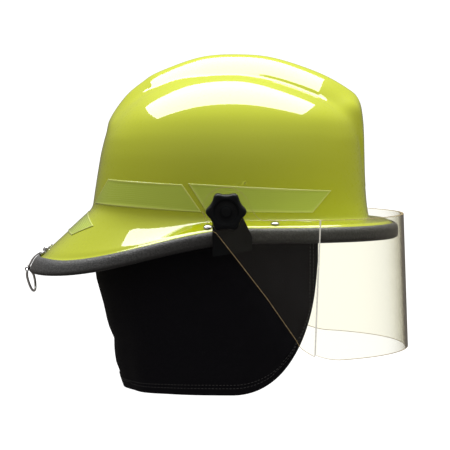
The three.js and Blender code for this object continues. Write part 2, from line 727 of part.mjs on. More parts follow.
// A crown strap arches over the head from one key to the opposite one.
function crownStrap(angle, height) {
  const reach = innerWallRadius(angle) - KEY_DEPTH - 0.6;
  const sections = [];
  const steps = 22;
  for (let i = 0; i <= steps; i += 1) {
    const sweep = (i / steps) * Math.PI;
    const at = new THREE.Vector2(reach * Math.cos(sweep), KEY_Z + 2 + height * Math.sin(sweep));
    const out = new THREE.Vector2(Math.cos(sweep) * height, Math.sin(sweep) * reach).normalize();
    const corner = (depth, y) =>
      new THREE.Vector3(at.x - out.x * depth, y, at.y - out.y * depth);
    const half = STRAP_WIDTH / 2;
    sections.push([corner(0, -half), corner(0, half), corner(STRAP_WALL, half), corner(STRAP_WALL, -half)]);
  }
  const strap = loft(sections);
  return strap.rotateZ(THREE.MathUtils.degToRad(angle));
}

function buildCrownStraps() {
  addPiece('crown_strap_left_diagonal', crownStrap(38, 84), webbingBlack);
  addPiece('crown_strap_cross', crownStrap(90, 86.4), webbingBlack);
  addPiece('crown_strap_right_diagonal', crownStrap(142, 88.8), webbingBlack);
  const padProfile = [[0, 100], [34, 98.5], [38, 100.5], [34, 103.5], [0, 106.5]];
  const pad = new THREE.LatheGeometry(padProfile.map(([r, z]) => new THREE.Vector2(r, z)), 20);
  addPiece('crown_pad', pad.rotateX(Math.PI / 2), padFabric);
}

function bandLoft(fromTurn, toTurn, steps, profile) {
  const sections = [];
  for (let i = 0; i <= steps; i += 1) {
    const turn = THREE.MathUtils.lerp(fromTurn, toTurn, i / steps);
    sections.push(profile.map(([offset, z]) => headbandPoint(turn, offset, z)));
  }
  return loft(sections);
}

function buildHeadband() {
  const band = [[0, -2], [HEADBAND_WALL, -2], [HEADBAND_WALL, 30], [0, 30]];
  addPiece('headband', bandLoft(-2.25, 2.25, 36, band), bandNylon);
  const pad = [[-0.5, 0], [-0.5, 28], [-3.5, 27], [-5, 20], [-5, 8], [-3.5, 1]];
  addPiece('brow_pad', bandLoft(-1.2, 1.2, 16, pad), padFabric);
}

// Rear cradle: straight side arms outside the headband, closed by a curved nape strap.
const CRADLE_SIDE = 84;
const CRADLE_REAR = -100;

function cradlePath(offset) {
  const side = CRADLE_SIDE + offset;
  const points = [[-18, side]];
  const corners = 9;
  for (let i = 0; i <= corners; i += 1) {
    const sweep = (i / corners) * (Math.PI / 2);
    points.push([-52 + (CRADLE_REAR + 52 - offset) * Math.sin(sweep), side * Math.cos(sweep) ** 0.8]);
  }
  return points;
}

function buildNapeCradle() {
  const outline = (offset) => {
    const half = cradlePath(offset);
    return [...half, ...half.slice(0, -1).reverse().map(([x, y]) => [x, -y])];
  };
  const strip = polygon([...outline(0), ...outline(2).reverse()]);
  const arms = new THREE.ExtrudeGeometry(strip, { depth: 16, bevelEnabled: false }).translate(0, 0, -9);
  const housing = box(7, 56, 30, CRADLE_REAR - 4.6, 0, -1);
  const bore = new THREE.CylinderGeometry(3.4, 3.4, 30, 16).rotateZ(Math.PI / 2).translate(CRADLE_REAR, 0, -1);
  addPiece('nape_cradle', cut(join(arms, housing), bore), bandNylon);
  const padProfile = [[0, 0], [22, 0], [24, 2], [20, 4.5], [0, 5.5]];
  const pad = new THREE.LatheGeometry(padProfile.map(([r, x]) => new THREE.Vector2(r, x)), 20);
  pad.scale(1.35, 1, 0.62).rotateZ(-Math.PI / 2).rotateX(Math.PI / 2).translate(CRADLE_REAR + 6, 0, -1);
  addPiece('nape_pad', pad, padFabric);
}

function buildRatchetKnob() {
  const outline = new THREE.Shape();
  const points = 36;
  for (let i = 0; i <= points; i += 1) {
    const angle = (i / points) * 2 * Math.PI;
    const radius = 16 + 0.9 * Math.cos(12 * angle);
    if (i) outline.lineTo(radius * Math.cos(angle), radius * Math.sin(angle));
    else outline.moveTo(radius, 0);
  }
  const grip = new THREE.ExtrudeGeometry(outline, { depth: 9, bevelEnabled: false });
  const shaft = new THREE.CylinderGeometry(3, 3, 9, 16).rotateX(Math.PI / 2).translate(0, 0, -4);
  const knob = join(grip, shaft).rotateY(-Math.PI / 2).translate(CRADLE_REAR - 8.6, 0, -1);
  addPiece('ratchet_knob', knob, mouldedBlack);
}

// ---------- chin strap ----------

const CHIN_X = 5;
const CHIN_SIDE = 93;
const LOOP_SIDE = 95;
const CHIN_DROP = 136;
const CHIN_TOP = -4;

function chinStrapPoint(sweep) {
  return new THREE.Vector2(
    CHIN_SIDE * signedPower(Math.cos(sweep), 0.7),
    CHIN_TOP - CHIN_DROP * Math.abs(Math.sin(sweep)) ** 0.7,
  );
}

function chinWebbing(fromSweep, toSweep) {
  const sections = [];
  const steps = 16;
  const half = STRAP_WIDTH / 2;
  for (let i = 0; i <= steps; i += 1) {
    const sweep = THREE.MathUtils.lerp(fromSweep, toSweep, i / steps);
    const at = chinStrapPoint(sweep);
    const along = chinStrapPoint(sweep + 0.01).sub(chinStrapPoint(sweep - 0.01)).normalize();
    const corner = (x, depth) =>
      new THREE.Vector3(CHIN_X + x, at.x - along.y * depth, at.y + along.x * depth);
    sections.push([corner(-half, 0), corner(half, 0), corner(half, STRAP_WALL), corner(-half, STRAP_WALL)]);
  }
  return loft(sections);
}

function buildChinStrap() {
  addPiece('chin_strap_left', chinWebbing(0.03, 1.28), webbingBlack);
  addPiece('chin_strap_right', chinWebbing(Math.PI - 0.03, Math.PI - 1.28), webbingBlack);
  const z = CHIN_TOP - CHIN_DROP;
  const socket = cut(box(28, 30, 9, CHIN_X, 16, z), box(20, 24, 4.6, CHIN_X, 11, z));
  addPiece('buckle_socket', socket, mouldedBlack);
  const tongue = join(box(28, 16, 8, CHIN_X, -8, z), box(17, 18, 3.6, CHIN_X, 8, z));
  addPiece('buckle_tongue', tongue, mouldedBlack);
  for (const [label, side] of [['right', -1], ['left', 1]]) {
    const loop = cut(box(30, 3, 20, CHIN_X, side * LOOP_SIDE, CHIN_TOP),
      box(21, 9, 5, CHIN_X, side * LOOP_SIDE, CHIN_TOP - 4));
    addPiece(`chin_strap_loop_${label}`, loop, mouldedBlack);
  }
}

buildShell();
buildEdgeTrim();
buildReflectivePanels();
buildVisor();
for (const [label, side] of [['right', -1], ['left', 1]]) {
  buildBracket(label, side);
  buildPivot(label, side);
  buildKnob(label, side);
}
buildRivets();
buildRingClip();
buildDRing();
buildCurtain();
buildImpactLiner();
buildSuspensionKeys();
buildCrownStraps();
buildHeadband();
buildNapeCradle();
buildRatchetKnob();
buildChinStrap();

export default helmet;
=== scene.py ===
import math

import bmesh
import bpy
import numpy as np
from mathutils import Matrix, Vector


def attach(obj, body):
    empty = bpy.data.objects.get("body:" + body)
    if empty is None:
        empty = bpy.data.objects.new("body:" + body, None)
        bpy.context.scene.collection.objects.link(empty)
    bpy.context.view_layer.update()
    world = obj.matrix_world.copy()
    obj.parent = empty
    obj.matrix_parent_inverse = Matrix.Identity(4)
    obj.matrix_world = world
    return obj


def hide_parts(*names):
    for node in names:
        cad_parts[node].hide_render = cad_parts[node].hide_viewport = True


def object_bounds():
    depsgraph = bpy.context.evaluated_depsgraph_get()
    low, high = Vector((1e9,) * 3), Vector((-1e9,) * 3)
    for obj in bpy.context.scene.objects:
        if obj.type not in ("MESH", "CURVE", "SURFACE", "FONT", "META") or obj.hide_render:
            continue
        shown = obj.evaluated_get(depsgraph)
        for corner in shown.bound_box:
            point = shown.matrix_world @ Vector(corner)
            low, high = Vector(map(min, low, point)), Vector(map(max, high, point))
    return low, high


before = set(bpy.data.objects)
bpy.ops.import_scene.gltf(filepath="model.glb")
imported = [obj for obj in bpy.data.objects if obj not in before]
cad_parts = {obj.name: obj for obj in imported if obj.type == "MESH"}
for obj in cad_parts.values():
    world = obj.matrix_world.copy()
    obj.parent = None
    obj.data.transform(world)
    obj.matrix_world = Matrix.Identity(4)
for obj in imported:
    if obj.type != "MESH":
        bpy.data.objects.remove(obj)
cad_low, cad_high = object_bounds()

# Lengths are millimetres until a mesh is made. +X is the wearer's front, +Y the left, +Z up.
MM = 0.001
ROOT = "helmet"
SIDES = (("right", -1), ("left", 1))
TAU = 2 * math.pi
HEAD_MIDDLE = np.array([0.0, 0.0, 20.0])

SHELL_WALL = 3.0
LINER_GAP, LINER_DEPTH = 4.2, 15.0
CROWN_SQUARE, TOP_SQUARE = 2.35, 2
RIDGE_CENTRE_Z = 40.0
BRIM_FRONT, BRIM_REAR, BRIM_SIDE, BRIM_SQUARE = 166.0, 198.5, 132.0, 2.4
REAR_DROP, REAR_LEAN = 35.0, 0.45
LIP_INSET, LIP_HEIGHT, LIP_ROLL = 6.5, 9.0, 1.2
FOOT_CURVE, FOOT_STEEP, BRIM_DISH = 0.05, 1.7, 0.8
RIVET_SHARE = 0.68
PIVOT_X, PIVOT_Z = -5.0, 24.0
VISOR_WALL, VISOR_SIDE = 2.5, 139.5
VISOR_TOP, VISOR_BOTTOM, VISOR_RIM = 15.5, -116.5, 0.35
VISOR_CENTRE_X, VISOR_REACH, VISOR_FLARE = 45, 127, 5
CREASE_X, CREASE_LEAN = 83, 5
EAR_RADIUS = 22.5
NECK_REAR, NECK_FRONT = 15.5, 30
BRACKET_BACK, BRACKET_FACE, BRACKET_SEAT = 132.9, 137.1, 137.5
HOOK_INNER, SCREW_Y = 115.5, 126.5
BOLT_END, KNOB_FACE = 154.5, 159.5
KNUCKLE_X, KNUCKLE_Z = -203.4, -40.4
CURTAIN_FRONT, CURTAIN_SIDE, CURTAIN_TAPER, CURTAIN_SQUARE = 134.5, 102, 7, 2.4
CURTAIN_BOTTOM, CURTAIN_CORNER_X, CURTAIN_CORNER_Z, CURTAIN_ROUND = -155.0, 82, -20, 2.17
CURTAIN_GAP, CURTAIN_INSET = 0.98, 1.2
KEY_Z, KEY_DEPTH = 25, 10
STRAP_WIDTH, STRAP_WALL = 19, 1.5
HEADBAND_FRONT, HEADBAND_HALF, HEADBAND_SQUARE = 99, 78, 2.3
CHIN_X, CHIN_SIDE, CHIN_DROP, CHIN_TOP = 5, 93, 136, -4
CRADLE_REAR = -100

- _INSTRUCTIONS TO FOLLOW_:
Check each line above for the word "type" and copy the ones that have it.

- _ANSWER TO THIS TASK_:
        if obj.type not in ("MESH", "CURVE", "SURFACE", "FONT", "META") or obj.hide_render:
cad_parts = {obj.name: obj for obj in imported if obj.type == "MESH"}
    if obj.type != "MESH":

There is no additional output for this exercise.